OCC believes that the Treasury Department should continue to maintain responsibility for civil money penalties against institutions or individuals who violate the Bank Secrecy Act (BSA). Treasury, which has oversight responsibility over the BSA, is in the best position to apply the civil money penalty authority consistently against all financial institutions whether state or Federal. In addition, the purpose of the BSA is to aid law enforcement. Where there are willful violations of the statute, we believe it most appropriate for them to be handled by the law enforcement community. In any case where there are violations the OCC already has available to it a broad-based authority to take independent action under its cease and desist authorities to address any supervisory concerns which might arise. In this regard,' the OCC has specifically directed that banks take corrective actions when necessary to address supervisory concerns raised by violations of the BSA. Where those violations rise to a level where they might be considered willful, the OCC has, as a matter of course, made referrals to the Treasury Department and the IRS for consideration of civil and/or criminal action. Since the beginning of 1985, OCC has made more than 75 such referrals. Recently, OCC provided the Treasury Department and the IRS/Financial Institutions Regulatory Working Group with a series of proposed changes to the guidelines for determining when and how such referrals should be made. OCC has suggested that Treasury and the group review the guidelines and the proposed procedures to improve them, with the objective of having consistent referral procedures. A combination of consistent guidelines and consistent application of the civil money penalty process coordinated by Treasury would appear to be the best approach to imposing civil money penalties in the BSA area.

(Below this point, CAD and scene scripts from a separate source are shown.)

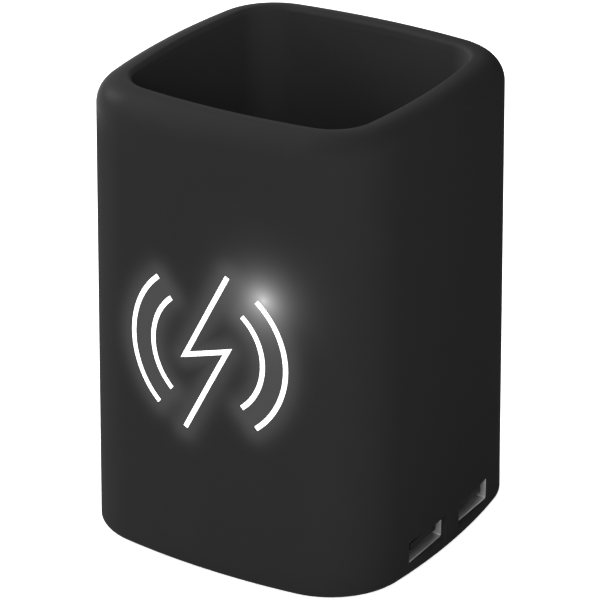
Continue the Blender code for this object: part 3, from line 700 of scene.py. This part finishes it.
# Moulded and painted finishes: colour, its spread, roughness, and the grain's scale and depth
soft_black = coated("soft_black")
# The cup's finish takes that lighter tone, as painted light for the shaded well.
cup_black = grained("cup_black", cup_painted_light_colour, 0.05, 0.85, 4200.0, 0.00002, Specular_IOR_Level=coat_gloss)
base_black = grained(
    "base_black", (0.026, 0.026, 0.027), 0.06, 0.50, 2600.0, 0.00004, Specular_IOR_Level=0.35
)
rubber_black = grained(
    "rubber_black", (0.016, 0.016, 0.016), 0.10, 0.85, 3200.0, 0.00005, Specular_IOR_Level=0.25
)
# The connectors' plastic is darkened beyond its own black, as painted shade for the inside of the outlets.
connector_painted_shade_black = grained(
    "connector_painted_shade_black", (0.007, 0.007, 0.0075), 0.06, 0.60, 5000.0, 0.00001, Specular_IOR_Level=0.04
)
ferrite = grained("ferrite", (0.060, 0.060, 0.064), 0.20, 0.65, 1500.0, 0.00006)
board_green = grained("board_green", (0.016, 0.120, 0.050), 0.15, 0.38, 900.0, 0.00003)
board_white = grained("board_white", (0.72, 0.73, 0.74), 0.04, 0.42, 900.0, 0.00003)
chip_black = grained("chip_black", (0.022, 0.022, 0.024), 0.10, 0.42, 2600.0, 0.00003)
ceramic = grained("ceramic", (0.48, 0.36, 0.23), 0.10, 0.45, 1600.0, 0.00003)
nylon = grained("nylon", (0.80, 0.77, 0.70), 0.04, 0.48, 1400.0, 0.00003)
film_white = grained("film_white", (0.86, 0.86, 0.86), 0.03, 0.38, 1200.0, 0.00002)
lens = grained("lens", (0.92, 0.90, 0.70), 0.04, 0.25, 1500.0, 0.00001)
lead_red = grained("lead_red", (0.42, 0.02, 0.02), 0.08, 0.42, 1800.0, 0.00002)
lead_black = grained("lead_black", (0.025, 0.025, 0.025), 0.08, 0.42, 1800.0, 0.00002)
guide_lit = grained(
    "guide_lit", (0.90, 0.92, 0.95), 0.02, 0.30, 2400.0, 0.00001,
    Emission_Color=(0.97, 0.985, 1.0), Emission_Strength=guide_light,
)

# Metals: colour, roughness, the lines' scale and the axis that they follow
steel_sheet = brushed("steel_sheet", (0.32, 0.32, 0.325), 0.47, 2600.0, 0)
screw_steel = brushed("screw_steel", (0.58, 0.59, 0.61), 0.32, 1800.0, 2)
gold = brushed("gold", (0.83, 0.62, 0.26), 0.25, 3000.0, 0)
can_metal = brushed("can_metal", (0.70, 0.70, 0.71), 0.30, 1500.0, 2)
copper = brushed("copper", (0.72, 0.36, 0.18), 0.28, 900.0, 1)


# Lit mark
def stroke_outline(path, width):
    """The outline of a band of even width along an open path, with mitred corners."""
    left = []
    right = []
    for index, point in enumerate(path):
        here = Vector(point)
        before = (here - Vector(path[index - 1])).normalized() if index else None
        after = (Vector(path[index + 1]) - here).normalized() if index + 1 < len(path) else None
        heading = ((before or after) + (after or before)).normalized()
        across = Vector((-heading.y, heading.x))
        shift = across * (width / 2 / heading.dot(after or before))
        left.append(tuple(here + shift))
        right.append(tuple(here - shift))
    return left + right[::-1]


def mark_paths():
    """The bolt between two pairs of arcs, about the mark's middle."""
    paths = [bolt_knots]
    for radius in arc_radii:
        for side in (-1, 1):
            path = []
            for step in range(arc_steps + 1):
                angle = mark_half_angle * (2 * step / arc_steps - 1)
                path.append((side * radius * math.cos(angle), radius * math.sin(angle)))
            paths.append(path)
    return paths


def stroke_blocks(name, width, back):
    """The mark's strokes as blocks, from in front of the body to a plane behind its wall."""
    points = []
    faces = []
    for path in mark_paths():
        outline = [(u, v + mark_z) for u, v in stroke_outline(path, width)]
        first = len(points)
        size = len(outline)
        for y in (cutter_front_y, back):
            points += [Vector((u, y, v)) for u, v in outline]
        for index in range(size):
            following = (index + 1) % size
            faces.append((first + index, first + following, first + size + following, first + size + index))
        for index in range(size // 2 - 1):
            mirror = size - 1 - index
            for shift in (0, size):
                faces.append(tuple(first + shift + k for k in (index, index + 1, mirror - 1, mirror)))
    return add_object(name, points, faces)


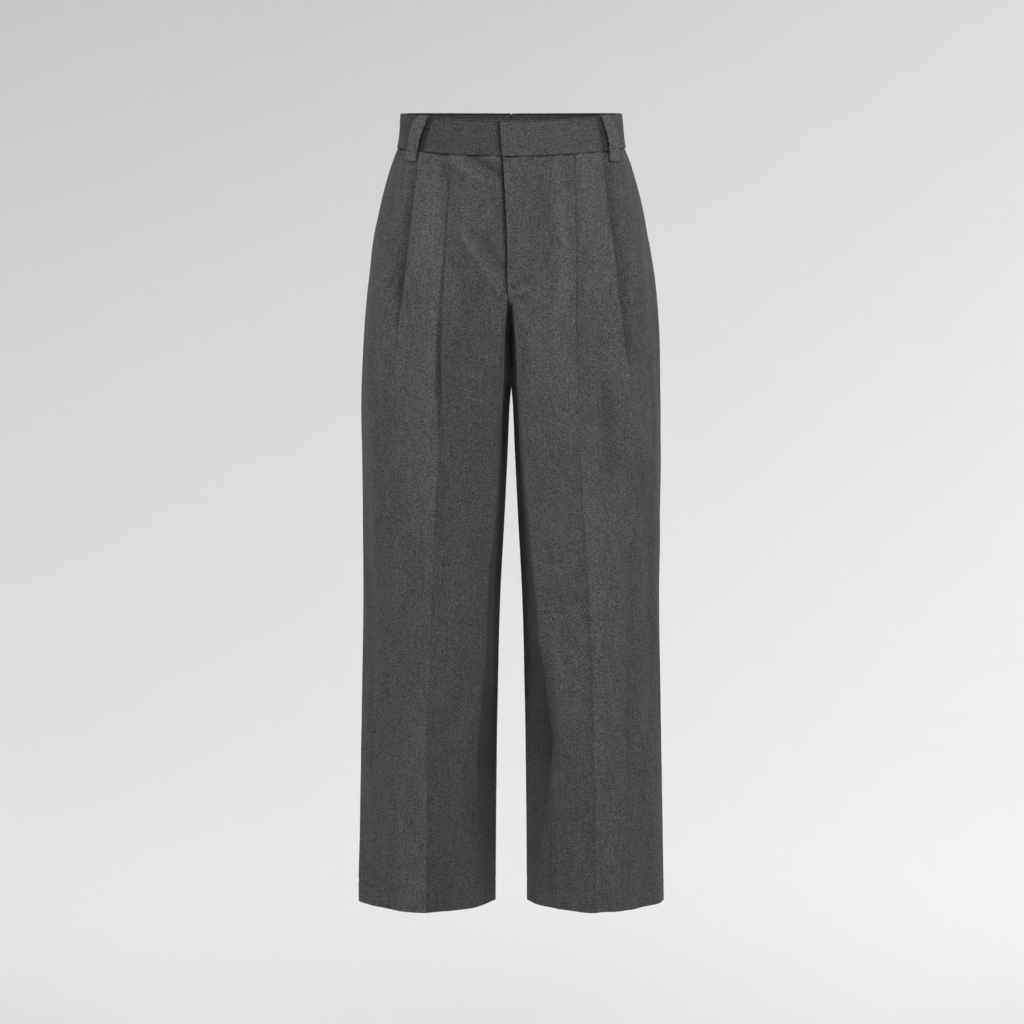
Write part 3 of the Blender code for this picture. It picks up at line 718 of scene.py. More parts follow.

To what extent could these powers be improved upon to lend support in appropriate cases to criminal law enforcement investigations?
Each of the bank regulatory agencies currently enjoys broad enforcement authority. To a large extent, this authority has proven to be adequate in dealing with violations of laws, rules, and orders which do not amount to criminal violations. Nevertheless, OCC supports certain modifications - 3
to some of its authorities which would further enhance its civil
To what extent. If any, might the supervisory powers over
safety and soundness of a financial institution? As the regulatory agency responsible for the safety and soundness of national banks, OCC's primary responsibility is to ensure that banks operate in a safe and sound manner consistent with all applicable laws. Our supervisory process is geared to make such determinations. Since OCC examiners are not criminal investigators, the supervisory process is not specifically designed to ferret out evidence of criminal activity. Of course, whenever examiners uncover such evidence during the course of their examination of a bank's affairs, they clearly understand their responsibility to document and make appropriate criminal referrals to the law enforcement community. The OCC and the other bank regulatory agencies are constantly working on ways to improve the criminal referral process. In this regard, we believe that we need to continue to develop methods of effectively utilizing our resources through, among other things, targeting and randomly selecting specific institutions for more intensive examination in the BSA area. OCC believes that the best and most effective method of deterring criminal activity in banking institutions is to vigorously prosecute such activity when discovered. To this end, OCC has a long history of making its examiners and attorneys available to work with the law enforcement community for the purpose of resolving criminal investigations. Where deemed useful, OCC has made its examiners available to serve as agents of the grand jury to more directly assist prosecuting officials.
II. Titles VI (Change in Bank Control Act)
What modifications, if any, do you feel are necessary to deny acquisitions of control to unqualified or dishonest individuals?
We have supported for years the need for the Change in Bank Control Act (CBCA). We believe it is an effective means to deny ownership of financial institutions by disreputable individuals. We believe, however, that the CBCA could be improved to make it a more effective tool. We are considering specific modifications to the CBCA, which we would be happy to discuss with the Subcommittee at any time and to share suggested legislative language with you once it has received formal clearance. Question B.
Should more specific standards regarding what constitutes sufficient integrity or criteria be used to determine what would not be in the best interest of the depositors or the
public, be included by statute or imposed by regulation? The OCC has not defined by regulation the specific level of integrity of any proposed acquiring person or provided specific criteria to determine when it would be in the public interest that a person be denied bank control. To specify the conduct or other grounds which might provide the basis for disapproving proposed changes in bank control might unnecessarily limit our mandate to enforce the CBCA by restricting those grounds upon which disapproval of notices of change in control may be based. We are aware, however, of the Federal Home Loan Bank Board's (FHLBB) new regulation which defines the factors they will consider in assessing the integrity and competence of those applying for approval under the Change in Savings and Loans Control Act (CSLCA). We will review the Board's experience with this approach and evaluate whether a similar regulation would be effective under the CBCA for national banks. While the OCC presently requests information in the change of control application concerning the identity, source and amount of funds that will be used for the acquisition, we recently amended the application to require disclosure of the identities of any undisclosed parties in interest. This information directly relates to the "integrity" and "public interest" determinations, and it is hoped it will permit the OCC to determine all real parties in interest to the proposed transaction. In order for the OCC to obtain additional information on which to base its decisions in CBCA cases, we have under consideration a proposed rule that would require public notice of CBCA applications and would solicit public comments on the applicants. The rule would increase the universe from which information is gathered, enabling the OCC to benefit from the increased amount of information available in its deliberations.